Six Damn Fine Degrees #196: Thelma Ritter

Welcome to Six Damn Fine Degrees. These instalments will be inspired by the idea of six degrees of separation in the loosest sense. The only rule: it connects – in some way – to the previous instalment. So come join us on our weekly foray into interconnectedness!

“She could reveal to an audience the tragedy of the human condition and do it by being a supreme comedienne” ~ Paddy Chayefsky on Thelma Ritter.

The term ‘character actor’, when applied to women, too often only implies a woman of a certain age.

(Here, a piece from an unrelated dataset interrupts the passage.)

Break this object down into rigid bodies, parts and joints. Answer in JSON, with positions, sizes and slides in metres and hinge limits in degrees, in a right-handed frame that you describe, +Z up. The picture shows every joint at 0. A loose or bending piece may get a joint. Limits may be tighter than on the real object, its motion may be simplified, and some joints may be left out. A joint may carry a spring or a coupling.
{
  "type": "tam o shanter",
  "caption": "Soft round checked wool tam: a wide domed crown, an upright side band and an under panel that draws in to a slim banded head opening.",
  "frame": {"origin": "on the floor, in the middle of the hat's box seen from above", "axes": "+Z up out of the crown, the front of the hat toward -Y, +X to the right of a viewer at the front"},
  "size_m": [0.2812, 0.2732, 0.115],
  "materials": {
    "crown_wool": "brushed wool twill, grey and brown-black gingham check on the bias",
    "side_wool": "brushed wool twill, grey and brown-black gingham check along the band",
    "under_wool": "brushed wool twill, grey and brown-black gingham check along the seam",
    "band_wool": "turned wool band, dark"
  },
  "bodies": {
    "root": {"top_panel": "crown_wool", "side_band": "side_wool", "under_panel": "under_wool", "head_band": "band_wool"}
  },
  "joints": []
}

The one who doesn’t get to be the lead, who doesn’t get her own movie romance. If, that is, there are even any parts for her at all. The one who is ‘just’ there for support. But these actors not only have to hold their own against the lead every moment they are on screen, they need to knock it out of the park on every single take. And Thelma Ritter is the real deal. Instantly recognisable with her looks, and the way she sounds: instead of having herself made over to be more palatable for the public, she embraced these things to great effect. Every scene she was in, even her uncredited early roles, however brief, are memorable.

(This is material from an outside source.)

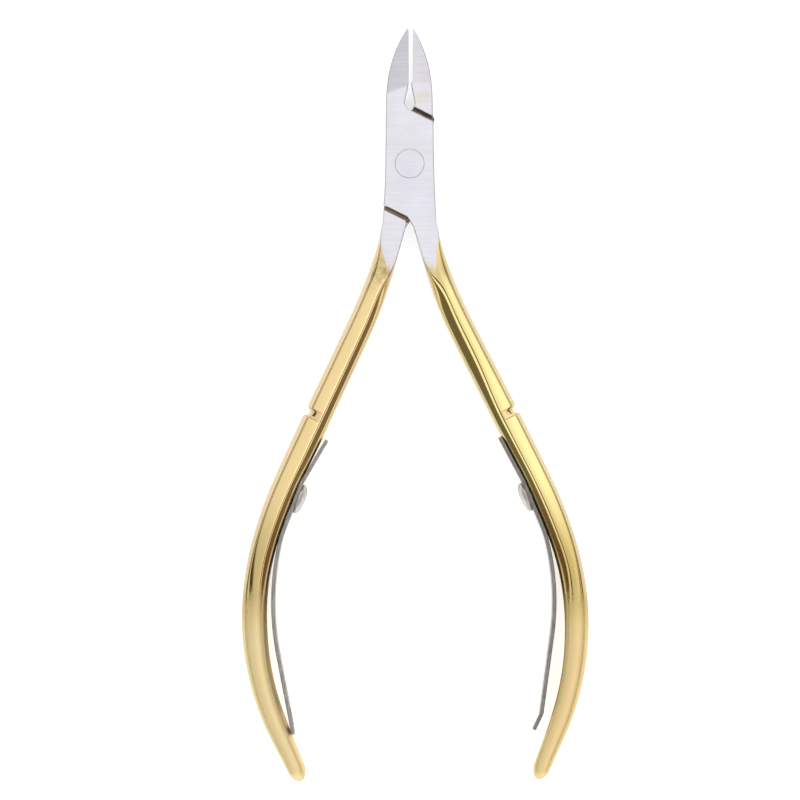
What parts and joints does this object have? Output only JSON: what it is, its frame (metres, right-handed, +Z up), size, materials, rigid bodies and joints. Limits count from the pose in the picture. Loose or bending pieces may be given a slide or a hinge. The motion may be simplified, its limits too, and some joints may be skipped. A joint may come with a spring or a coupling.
{
  "type": "cuticle nipper",
  "caption": "Lap-jointed cuticle nipper with tapered cutting jaws, curved plated handles and a screwed-on leaf spring inside each handle, unhooked.",
  "frame": {"origin": "on the rivet's axis, at the back face of the joint that the nipper lies on", "axes": "+Y towards the jaw tips, +X towards the right handle, +Z up from the back face to the front face"},
  "size_m": [0.0486, 0.1052, 0.0052],
  "materials": {
    "half": "forged stainless steel: cross-ground bare jaws and joint, gold-plated and polished handles",
    "rivet": "ground flush with the joint",
    "leaf_spring": "satin spring steel",
    "spring_screw": "bright turned steel"
  },
  "bodies": {
    "rear": {"rear_half": "half", "joint_rivet": "rivet", "left_spring_root": "leaf_spring", "left_spring_screw": "spring_screw"},
    "front": {"front_half": "half", "right_spring_root": "leaf_spring", "right_spring_screw": "spring_screw"},
    "left_blade": {"left_spring_blade": "leaf_spring"},
    "right_blade": {"right_spring_blade": "leaf_spring"}
  },
  "joints": [
    {"name": "jaw_pivot", "type": "hinge", "parent": "rear", "child": "front", "pos_m": [0, 0, 0.0026], "axis": [0, 0, 1], "range_deg": [-1.6, 25]},
    {"name": "left_spring_flex", "type": "hinge", "parent": "rear", "child": "left_blade", "pos_m": [-0.01796, -0.05221, 0.0026], "axis": [0, 0, 1], "range_deg": [0, 29], "stiffness_Nm_per_rad": 0.5},
    {"name": "right_spring_flex", "type": "hinge", "parent": "front", "child": "right_blade", "pos_m": [0.01898, -0.05182, 0.0026], "axis": [0, 0, -1], "range_deg": [-2, 29], "stiffness_Nm_per_rad": 0.5}
  ]
}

Take The Misfits (1961), for example. The story is that the production was more than a little bit troubled. And Monroe (whom she adored, and who is fantastic in it), couldn’t always manage to do all her takes correctly. So Ritter had to be at the top of her game, for every single one, to make sure that when a take worked, it worked for everyone. And she didn’t just have to hold her own with the dazzling Marilyn (not to mention Clark Gable). She played opposite such luminaries as Bette Davis (All About Eve, 1950), Gene Tierney and Miriam Hopkins (The Mating Season, 1951), Jimmy Stewart and Grace Kelly (Rear Window, 1954), Doris Day and Rock Hudson (Pillow Talk, 1959), to name but a few favourites.

Ritter was born in 1902, and worked many jobs to get herself through the American Academy of Dramatic Arts, also taking small roles in several plays. But she married, and focused on having a family, rather than pursue her career. At the request of an old friend, George Seaton, she agreed to appear in Miracle on 34th street (1947) for an uncredited role. She was 45. (Incidentally, this film also stars a very young Natalie Wood.) Ritter was so impressive in her few minutes of screen time, that she was signed by 20th Century Fox, and got a part in A Letter to Three Wives (Mankiewicz, 1949). It was this part which landed her the role of Birdie in All About Eve, for which she was nominated for an Oscar (she lost to Josephine Hull for Harvey). “What a story!” Birdie observes sarcastically in her patented Brooklyn drawl, “Everything but the bloodhounds snappin’ at her rear end,” immediately intuiting the backhanded Eve’s agenda before anyone else does. Small wonder this film brought her a fanbase of her very own.

Her Stella in Rear Window exudes a similar energy. She cares about the couple Jeff (James Stewart) and Lisa (Grace Kelly) and she permits herself to snappily advise Jeff about his romantic prospects. With similar gentle sarcasm to Birdie in All About Eve, she succinctly concludes: “I can hear you now: ‘Get out of my life, you wonderful woman. You’re too good for me.’”

But she didn’t always play such soft-hearted figures. In Pickup on South Street (1953), Samuel Fuller’s bruising noir, she plays Moe, an aging stool pigeon who informs on the protagonist. Her death scene in which she comes home, exhausted, only to find an enemy waiting for her, is still affecting. With tremendous courage and great dignity, she observes: “So I’m not going to get the fancy funeral after all… Anyway. I tried… Look, mister,” she continues, her voice cracking with weariness, “I’m so tired, you’d be doing me a favour if you blew my head off.” And as the camera focuses on the gramophone playing a sad tune, the shot cracks. In the end, she makes us care about this ambivalent and complicated character (plot spoilers in the clip below).

Pickup on South Street earned her another of her five Oscar nominations, losing out to Donna Reed for From Here to Eternity. In the end, she never won even one.

Thelma Ritter sadly died of heart failure at only 66 years old. But she leaves behind an extraordinary body of work. She is one of those actors who, whether the movie she’s in is good, bad or indifferent, it is always worth seeing: just for her.